In 1966, under growing domestic pressure for land reform, the imperial government abolished rist gult in the north and south and siso gult in the south. Under the new system, the gultegna and the gebbar paid taxes to the state. In effect, this established rights of private ownership. The abolition of rist gult left the northern Amhara and Tigray peasant a rist holder, still dependent on the cognatic descent group to verify his rights to rist land. But at least he was formally freed of obligations to the gult holder.

Typically, the landholders and many northern provincial officials came from families with at least several generations of status, wealth, and power in the province-- situations they owed not to Menelik II or to Haile Selassie but to earlier emperors or to great provincial lords. These nobles had some claim to the peasants' loyalty, inasmuch as all belonged to the same ethnic group and shared the same values. Peasants often saw attacks on the northern nobility as challenges to the entire system of which they were a part, including their right to rist land.

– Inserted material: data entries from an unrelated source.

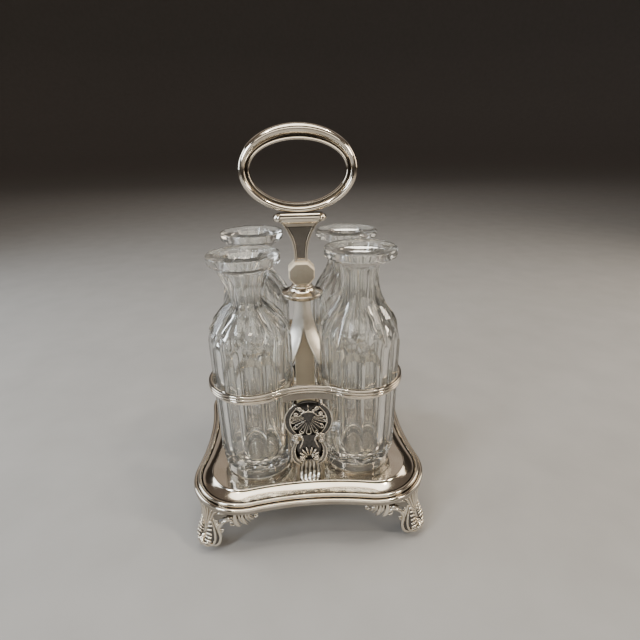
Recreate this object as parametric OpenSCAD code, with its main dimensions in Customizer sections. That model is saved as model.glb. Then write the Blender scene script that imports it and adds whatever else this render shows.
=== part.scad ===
// Four-bottle cruet set: a footed square tray, a wavy gallery with four rings,
// a tent of four straps round a column, a screwed-on loop handle and four cut-glass bottles.
// Millimetres. Origin on the table under the middle of the tray, +X right, +Y back, +Z up.

/* [Overall] */
// Height of the tray floor above the table
floor_z = 40.5; // [39:0.5:42]
// Height of the top of the gallery rail above the table
rail_z = 105.2; // [104:0.2:106.4]
// Distance between the centres of neighbouring bottles
pitch = 66; // [65:0.5:67]

/* [Tray] */
// Half of the tray's width, measured over its corner lobes
tray_half = 76; // [75:0.5:78]
// Radius of the corner lobes
lobe_r = 31; // [29:0.5:33]
// How far the middle of each side is drawn in
tray_waist = 4; // [3:0.5:5]
// Thickness of the tray's sheet
sheet = 1.2; // [1:0.1:1.4]
// Width of the moulded rim outside the flat floor
rim_w = 13.5; // [13:0.25:14.5]

/* [Feet] */
// Distance of each foot's pad from the middle planes
foot_xy = 64; // [63:0.5:64.5]
// Radius of each foot's toe
toe_r = 8.6; // [8:0.1:9]
// Radius of the flat pad under each foot
pad_r = 3.5; // [3:0.25:4.5]
// Length of each foot's two leaf wings
wing_len = 28; // [24:1:30]

/* [Gallery] */
// Outer radius of the rail round each bottle
rail_lobe_r = 27.4; // [27.3:0.1:28]
// Half of the gallery's width at the middle of a side
rail_mid = 51.6; // [51:0.1:52]
// Height of the rail
rail_h = 5; // [4.5:0.25:5.5]
// Inner radius of the four rings
ring_r = 24.8; // [24.75:0.05:24.9]
// Thickness of the rings' strip
ring_t = 0.7; // [0.6:0.05:0.75]
// Height of the rings' strip
ring_h = 6.5; // [6:0.5:8]

/* [Tent] */
// Height where the four straps meet under the collar
tent_top = 141.5; // [140:0.5:142]
// Thickness of a strap
strap_t = 1.2; // [1:0.1:1.4]
// Width of a strap once it stands free of its neighbours
strap_w = 11; // [10:0.5:12]
// Half of the width of the square column
column_half = 6.6; // [6:0.2:7]

/* [Handle] */
// Half of the width of the oval loop
loop_half_w = 35.5; // [33:0.5:37]
// Height of the loop above its lowest point
loop_h = 50.8; // [46:0.2:52]
// Thickness of the loop from front to back
loop_depth = 8.6; // [7:0.2:9]
// Thickness of the stem from front to back
stem_depth = 6.4; // [5:0.2:8]
// Width of the octagonal knop
knop_w = 16.8; // [15:0.2:18]

/* [Bottles] */
// Height of a bottle from its foot to its rim
bottle_h = 141.5; // [140:0.5:143]
// Radius of a bottle below its shoulder
bottle_r = 25; // [24.8:0.1:25.2]
// Radius of a bottle's plain foot
bottle_foot_r = 21.9; // [21:0.1:22.5]
// Radius of a bottle's flat rim
bottle_rim_r = 20.7; // [19:0.1:21.5]
// Radius of the ground bore in the neck, which takes a stopper
mouth_r = 7; // [6:0.25:7.5]
// Thickness of the glass in the body
wall = 5; // [4:0.25:6]

/* [Hidden] */
$fn = 64;

silver = [0.80, 0.79, 0.77];
dark_silver = [0.55, 0.53, 0.50];
steel = [0.45, 0.45, 0.46];
glass = [0.86, 0.90, 0.90, 0.55];

// Turns that carry a front-left corner piece, or a front side piece, to the other three places
FRONT_LEFT = 0;
FRONT_RIGHT = 90;
BACK_RIGHT = 180;
BACK_LEFT = 270;
FRONT = 0;
RIGHT = 90;
BACK = 180;
LEFT = 270;

well = pitch / 2;
corner_axis = well * sqrt(2);

// ---- lobed square outlines: four convex lobes joined by four shallow hollows, all tangent ----

// Radius of the hollow between two lobes of radius r centred c from the middle planes
function hollow_r(c, r, waist) = (c * c - 2 * r * waist + waist * waist) / (2 * waist);
// Angle at which a lobe hands over to a hollow
function handover(c, r, waist) = asin(c / (r + hollow_r(c, r, waist)));
// Points of the outline drawn in by s: one lobe and one hollow, four times
function lobed_points(c, r, waist, s, steps) =
    let (big = hollow_r(c, r, waist), a = handover(c, r, waist), mid = c + r - waist + big)
    [for (q = [0 : 3])
        let (turn = 90 * q)
        each concat(
            [for (i = [0 : steps])
                let (t = -a + (90 + 2 * a) * i / steps)
                spin(turn, [c + (r - s) * cos(t), c + (r - s) * sin(t)])],
            [for (i = [1 : steps - 1])
                let (t = -90 + a - 2 * a * i / steps)
                spin(turn, [(big + s) * cos(t), mid + (big + s) * sin(t)])]
        )];
function spin(t, p) = [p[0] * cos(t) - p[1] * sin(t), p[0] * sin(t) + p[1] * cos(t)];

// Sweeps a section round a lobed square. The section lists [distance outside the outline, height],
// anticlockwise.
module lobed_sweep(c, r, waist, section, steps) {
    rings = [for (p = section) lobed_points(c, r, waist, -p[0], steps)];
    count = len(rings[0]);
    sides = len(section);
    points = [for (i = [0 : count - 1]) for (j = [0 : sides - 1])
        [rings[j][i][0], rings[j][i][1], section[j][1]]];
    faces = [for (i = [0 : count - 1]) for (j = [0 : sides - 1])
        let (a = i * sides, b = ((i + 1) % count) * sides, k = (j + 1) % sides)
        [a + j, b + j, b + k, a + k]];
    polyhedron(points, faces, convexity = 8);
}
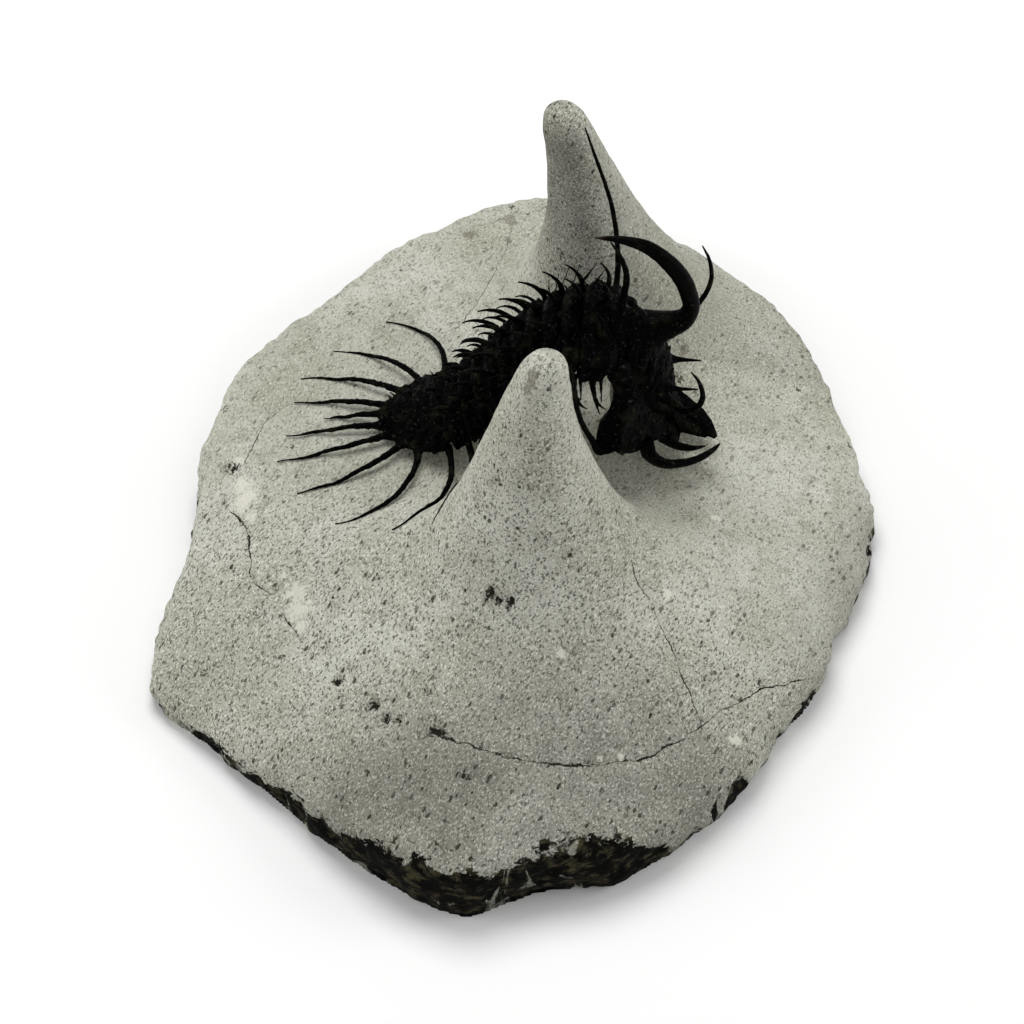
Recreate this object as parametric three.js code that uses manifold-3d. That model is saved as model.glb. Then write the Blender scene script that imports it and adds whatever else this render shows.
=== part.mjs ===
// Fossil trilobite, arched over its own stone between two stone pillars.
// Millimetres, +Z up.  The flat underside of the stone lies on Z = 0 and the origin is the
// middle of its bounding box.  The stone is longest along Y; the trilobite's head points to +X.
import * as THREE from "three";
import { mergeVertices } from "three/addons/utils/BufferGeometryUtils.js";
import Module from "manifold-3d";

const wasm = await Module();
wasm.setup();

// ---------- driving sizes ----------
const STONE_LENGTH = 127;
const STONE_WIDTH = 106;
const DOME_TOP = 16.2;
const DOME_ROUNDNESS = 2.9;
const PILLAR_SIDES = 16;

const BODY_AT = [6, 10.7];
const BODY_TURN = THREE.MathUtils.degToRad(-6.5);
const SEGMENTS = 11;
const TAIL_SHIELD = 9.6;
const THORAX = 35.6;
const SHELL = 1.2;
const HEAD_SHELL = 1.5;
const GAP = 0.3;
const THORAX_LOBES = 0.9;
const HEAD_LOBES = 1.5;
const NEAR_CLEARANCE = 1;
const FAR_CLEARANCE = 1.7;
const SPINE_TIP = 0.13;

// ---------- materials ----------
const stone = new THREE.MeshStandardMaterial({ color: 0xb4b4a8, roughness: 0.9, metalness: 0 });
const fossil = new THREE.MeshStandardMaterial({ color: 0x15140f, roughness: 0.6, metalness: 0 });

// ---------- small helpers ----------
const mix = THREE.MathUtils.lerp;

// Height of a line through [position, value] points, level beyond both ends.
function along(points, at, column = 1) {
  const next = points.findIndex((p) => p[0] >= at);
  if (next === 0) return points[0][column];
  if (next < 0) return points[points.length - 1][column];
  const [before, after] = [points[next - 1], points[next]];
  return mix(before[column], after[column], (at - before[0]) / (after[0] - before[0]));
}

// Moves every corner of a geometry to the place fn gives it.
function warp(geometry, fn) {
  const spots = geometry.attributes.position;
  const corner = new THREE.Vector3();
  for (let i = 0; i < spots.count; i++) {
    corner.fromBufferAttribute(spots, i);
    const moved = fn(corner);
    spots.setXYZ(i, moved.x, moved.y, moved.z);
  }
  return geometry;
}

// A closed body facing out, from a geometry whose faces may point either way.
function solid(geometry) {
  geometry.deleteAttribute("normal");
  geometry.deleteAttribute("uv");
  const merged = mergeVertices(geometry, 1e-4);
  const faces = [];
  for (let i = 0; i < merged.index.count; i += 3) {
    const [a, b, c] = merged.index.array.slice(i, i + 3);
    if (a !== b && b !== c && c !== a) faces.push(a, b, c);
  }
  const make = () =>
    new wasm.Manifold(
      new wasm.Mesh({
        numProp: 3,
        vertProperties: new Float32Array(merged.attributes.position.array),
        triVerts: new Uint32Array(faces),
      }),
    );
  const body = make();
  if (body.volume() > 0) return body;
  faces.reverse();
  return make();
}

const joined = (bodies) => bodies.reduce((whole, body) => whole.add(body));

// Place of a point in the trilobite's own lengthwise, sideways and upward measures.
function place(lengthwise, sideways, height) {
  const at = new THREE.Vector3(lengthwise, sideways, height);
  at.applyAxisAngle(new THREE.Vector3(0, 0, 1), BODY_TURN);
  return at.add(new THREE.Vector3(BODY_AT[0], BODY_AT[1], 0));
}

// A tapering spine through points of [lengthwise, sideways, height, radius].  A blade is wide
// times as broad as it is thick, and rolled about its own length.
function spine(points, { sides = 5, steps = 4, grow = 0, wide = 1, roll = 0 } = {}) {
  const curve = new THREE.CatmullRomCurve3(
    points.map((p) => place(p[0], p[1], p[2])),
    false,
    "centripetal",
  );
  const widths = points.map((p, i) => [i / (points.length - 1), p[3]]);
  const rod = new THREE.CylinderGeometry(1, 1, 1, sides, steps);
  const level = new THREE.Vector3(0.31, 0.17, 0.94).normalize();
  return solid(
    warp(rod, (c) => {
      const t = THREE.MathUtils.clamp(c.y + 0.5, 0, 1);
      const tangent = curve.getTangent(t);
      const across = new THREE.Vector3().crossVectors(tangent, level).normalize();
      const above = new THREE.Vector3().crossVectors(across, tangent);
      const radius = along(widths, t);
      const broad = c.x * (radius * wide + grow);
      const thick = c.z * (radius + grow);
      return curve
        .getPoint(t)
        .addScaledVector(across, broad * Math.cos(roll) - thick * Math.sin(roll))
        .addScaledVector(above, broad * Math.sin(roll) + thick * Math.cos(roll));
    }),
  );
}

// ---------- the stone's outline, as [x, y, height of the broken edge] ----------
const OUTLINE = [
  [53, 3, 5.5],
  [51.3, -4, 5],
  [48.2, -10.5, 5],
  [45.5, -17, 5],
  [43.6, -22.8, 5.5],
  [39.5, -28, 5],
  [36.7, -33, 5.5],
  [33.7, -38, 5.5],
  [29.5, -44, 6],
  [22.3, -51, 7],
  [13.3, -57.3, 8.5],
  [3, -59, 9.5],
  [-2, -61, 9.5],
  [-7.5, -63.5, 10],
  [-17.3, -58, 8.5],
  [-26.2, -51, 6.5],
  [-34.3, -43, 5],
  [-42.8, -34.8, 4],
  [-50.5, -28, 3.5],
  [-53, -21.5, 4],
  [-52, -12, 5],
  [-49.8, -2.8, 6],
  [-48.5, 7, 7],
  [-47.7, 15, 8],
  [-46, 22, 8.5],
  [-43.5, 29.5, 9],
  [-37, 37, 9.5],
  [-30, 43, 10],
  [-17, 55, 10.5],
  [-4.5, 62, 11],
  [4, 63.5, 11],
  [11, 62.5, 11],
  [19, 59, 11],
  [26.5, 52.5, 10.5],
  [33.5, 45.5, 9.5],
  [41, 36, 8.5],
  [45.5, 24.5, 7.5],
  [50.3, 12, 6.5],
];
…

By contrast, whether or not they were descended from the older nobility, southern landholders were more dependent on the central government for their status and power. They were confronted with an ethnically different peasantry and lacked a base in the culture and society of the locality in which they held land.

In 1975 the revolution succeeded in eliminating the nobility and landlord classes. Those individual group members who avoided being killed, exiled, or politically isolated were able to do so because they had in some way already modified or surrendered their rights and privileges.

Land reform affected huge numbers of people throughout Ethiopia. However, there were regional differences in its execution. Peasant associations carried out land redistribution in the south, motivated not only by economic need but also by their antipathy toward the landlords. In the north, the government preserved rist tenure, and the peasant associations concerned themselves mainly with litigation over rist rights. Moreover, northern peasants were not driven by the ethnic and class hatred characteristic of southern peasants.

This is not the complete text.